▶ _Given task_: The line containing "pieces.update(front_pieces())" and every line after it, through the last, are to be extracted exactly; no other lines belong in the answer.

▶ _Material_:
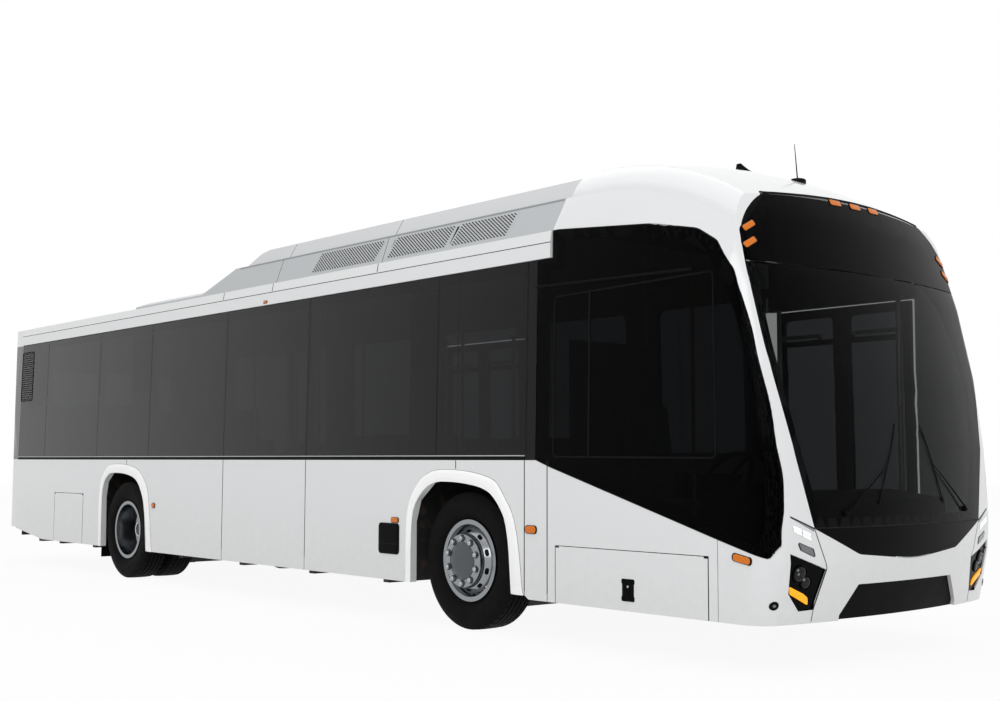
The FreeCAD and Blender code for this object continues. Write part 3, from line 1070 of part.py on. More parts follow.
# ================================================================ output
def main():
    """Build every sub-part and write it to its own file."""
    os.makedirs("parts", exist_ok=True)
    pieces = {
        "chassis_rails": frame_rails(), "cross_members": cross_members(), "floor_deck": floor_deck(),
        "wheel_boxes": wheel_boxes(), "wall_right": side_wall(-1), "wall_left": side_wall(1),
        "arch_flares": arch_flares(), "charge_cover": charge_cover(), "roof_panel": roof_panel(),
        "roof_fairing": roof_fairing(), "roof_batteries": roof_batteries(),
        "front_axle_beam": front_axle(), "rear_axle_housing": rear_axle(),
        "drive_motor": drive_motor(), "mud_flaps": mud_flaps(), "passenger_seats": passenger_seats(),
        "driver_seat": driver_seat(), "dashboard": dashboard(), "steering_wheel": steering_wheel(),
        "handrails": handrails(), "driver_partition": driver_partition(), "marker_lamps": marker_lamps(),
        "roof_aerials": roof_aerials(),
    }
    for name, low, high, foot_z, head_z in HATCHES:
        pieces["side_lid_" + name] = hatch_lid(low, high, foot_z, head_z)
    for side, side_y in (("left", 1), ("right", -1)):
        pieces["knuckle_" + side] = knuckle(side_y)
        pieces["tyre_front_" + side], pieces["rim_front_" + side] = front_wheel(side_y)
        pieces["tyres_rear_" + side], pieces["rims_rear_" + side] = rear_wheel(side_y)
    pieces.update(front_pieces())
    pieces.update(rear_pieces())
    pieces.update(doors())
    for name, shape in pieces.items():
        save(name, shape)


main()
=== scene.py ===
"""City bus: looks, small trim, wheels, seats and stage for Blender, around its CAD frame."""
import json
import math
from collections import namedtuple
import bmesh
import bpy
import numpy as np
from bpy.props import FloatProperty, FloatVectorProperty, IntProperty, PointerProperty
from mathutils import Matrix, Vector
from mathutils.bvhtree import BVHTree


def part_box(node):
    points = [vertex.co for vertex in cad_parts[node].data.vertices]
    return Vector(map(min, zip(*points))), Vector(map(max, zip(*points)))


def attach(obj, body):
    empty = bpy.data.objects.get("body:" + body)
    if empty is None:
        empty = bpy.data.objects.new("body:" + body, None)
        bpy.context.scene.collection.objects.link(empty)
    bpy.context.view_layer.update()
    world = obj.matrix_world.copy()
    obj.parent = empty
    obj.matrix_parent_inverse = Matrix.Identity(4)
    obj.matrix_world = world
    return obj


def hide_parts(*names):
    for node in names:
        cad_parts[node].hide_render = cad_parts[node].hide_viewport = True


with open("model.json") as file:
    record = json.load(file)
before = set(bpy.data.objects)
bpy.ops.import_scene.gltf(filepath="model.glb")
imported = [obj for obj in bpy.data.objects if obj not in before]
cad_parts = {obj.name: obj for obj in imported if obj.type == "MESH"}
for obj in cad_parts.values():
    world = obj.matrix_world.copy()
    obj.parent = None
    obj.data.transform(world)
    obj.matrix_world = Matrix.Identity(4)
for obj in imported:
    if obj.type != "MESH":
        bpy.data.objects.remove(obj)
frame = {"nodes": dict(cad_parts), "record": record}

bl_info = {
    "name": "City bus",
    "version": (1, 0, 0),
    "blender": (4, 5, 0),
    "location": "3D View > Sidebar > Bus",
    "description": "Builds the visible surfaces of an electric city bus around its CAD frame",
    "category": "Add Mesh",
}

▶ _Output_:
    pieces.update(front_pieces())
    pieces.update(rear_pieces())
    pieces.update(doors())
    for name, shape in pieces.items():
        save(name, shape)


main()
=== scene.py ===
"""City bus: looks, small trim, wheels, seats and stage for Blender, around its CAD frame."""
import json
import math
from collections import namedtuple
import bmesh
import bpy
import numpy as np
from bpy.props import FloatProperty, FloatVectorProperty, IntProperty, PointerProperty
from mathutils import Matrix, Vector
from mathutils.bvhtree import BVHTree


def part_box(node):
    points = [vertex.co for vertex in cad_parts[node].data.vertices]
    return Vector(map(min, zip(*points))), Vector(map(max, zip(*points)))


def attach(obj, body):
    empty = bpy.data.objects.get("body:" + body)
    if empty is None:
        empty = bpy.data.objects.new("body:" + body, None)
        bpy.context.scene.collection.objects.link(empty)
    bpy.context.view_layer.update()
    world = obj.matrix_world.copy()
    obj.parent = empty
    obj.matrix_parent_inverse = Matrix.Identity(4)
    obj.matrix_world = world
    return obj


def hide_parts(*names):
    for node in names:
        cad_parts[node].hide_render = cad_parts[node].hide_viewport = True


with open("model.json") as file:
    record = json.load(file)
before = set(bpy.data.objects)
bpy.ops.import_scene.gltf(filepath="model.glb")
imported = [obj for obj in bpy.data.objects if obj not in before]
cad_parts = {obj.name: obj for obj in imported if obj.type == "MESH"}
for obj in cad_parts.values():
    world = obj.matrix_world.copy()
    obj.parent = None
    obj.data.transform(world)
    obj.matrix_world = Matrix.Identity(4)
for obj in imported:
    if obj.type != "MESH":
        bpy.data.objects.remove(obj)
frame = {"nodes": dict(cad_parts), "record": record}

bl_info = {
    "name": "City bus",
    "version": (1, 0, 0),
    "blender": (4, 5, 0),
    "location": "3D View > Sidebar > Bus",
    "description": "Builds the visible surfaces of an electric city bus around its CAD frame",
    "category": "Add Mesh",
}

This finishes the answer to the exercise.